Evet, zaten dediğiniz gibi de oluyor Sayın Karaman!
Müslümanca yaşanabilir dediğiniz bu topraklarda LGBT’lilere istedikleri hak ve özgürlükler fazlasıyla veriliyor. İstedikleri gibi yürüyüşler ve evlilikler yapabiliyorlar.
Ancak buna karşın billboardlara ayetler dahi yazılamıyor! Şer’an reşit olan ve ailenin de izniyle anlı şanlı düğün yaparak meşru bir şekilde evlenen erkekler, sırf imam (şer’î) nikâhı kıyarak evlendikleri için cezaevlerine atılıyor, çocuğundan ve eşinden koparılıyorlar. Bunun yanında zina edenlerin önü açılıyor, her türlü imkân da sağlanıyor. Bilmem farkında mısınız ama artık fuhuş özel mekânlarda değil, iddia ettiğiniz hak ve hürriyetlerden cesaretle alenen sokaklarda yapılıyor, Sayın Karaman!
Ayrıca “Beklentilerde ölçülü olmak” derken, neyi kast ediyorsunuz? Yoksa Allah Teâlâ’nın ayet-i kerimesinde buyurduğu gibi Kitabın bir kısmını almayı diğer kısmını inkar etmeyi mi? Sayın Karaman! Müslümanlara laiklerin dikte etmeye çalıştığı bir İslâmî yaşam mı öneriyorsunuz, bir âlim olarak? Öyle demiyor ve istemiyor muydu zaten laikler: “Bizim sizin namazınızla ibadetinizle bir problemimiz yok yeter ki hüküm ayetleri uygulanmasın!” Heyhat! Neye çağırdığınızın farkında mısınız?
Sayın Karaman! fiilî vakayı beklentilerimizle ve arzuladıklarımızla örtüştürmek ve buna teşvik etmek yerine hayallerimizi ve beklentilerimizi fiilî vakaya uydurmamızı mı istiyorsunuz? Artık Müslümanların beklentilerine de mi ket vuruyorsunuz?

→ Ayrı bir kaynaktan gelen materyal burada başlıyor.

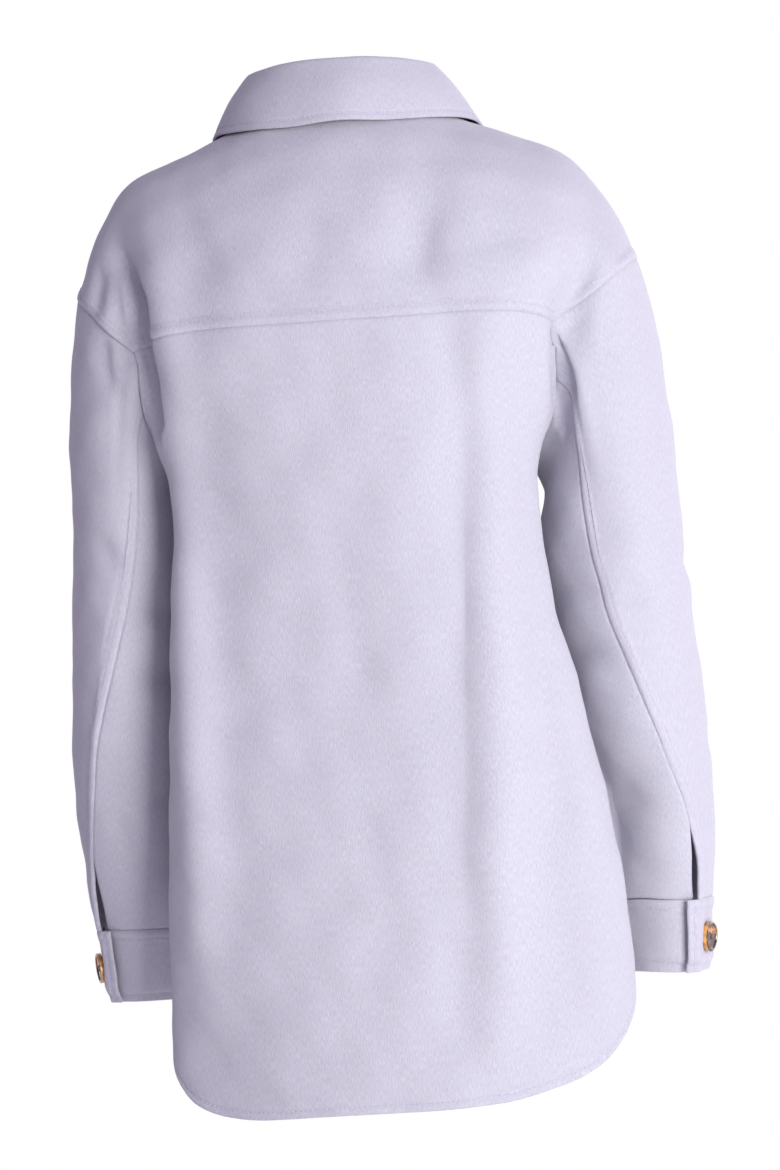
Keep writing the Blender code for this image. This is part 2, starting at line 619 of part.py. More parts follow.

Sayın Karaman ve diğer âlimler!
Hâlâ haykırmayacak mısınız, demokrasinin hakiki yüzünü? Hâlâ anlatmayacak mısınız Müslümanlara, yaşananların demokrasinin acı meyvelerinden kaynaklı olduğunu? Hâlâ mugalata yapmaya devam mı edeceksiniz? Hak ile batılı karıştırmaktan vazgeçmeyecek misiniz? Müslümanlar sizden hakkı duymak ister… Bu ümmet sizden, gerçekleri korkusuzca anlatmanızı ister.
Haykırın korkusuzca, bütün bu rezil hayatın tek müsebbibinin yüzyılın en büyük fitnesi olan “Demokrasi” olduğunu! Ama bununla da kalmayın alternatif bir çözüm ortaya koyun; Allah’ın razı olduğu/olacağı bir çözüm! Ümmeti karanlık girdaptan çıkartacak bir çözüm! Ümmeti eski izzetine ve liderliğine taşıyacak bir çözüm! Zalimlerin uykularını kaçıracak bir çözüm! Kâfirlere yürek acısı olacak bir çözüm!
İşte o çözüm; Rasulullah’ın metodu üzere kurulacak olan Râşidî Hilâfet’tir!
Size son olarak diyorum ki: ya hakkı konuşun ya da susun!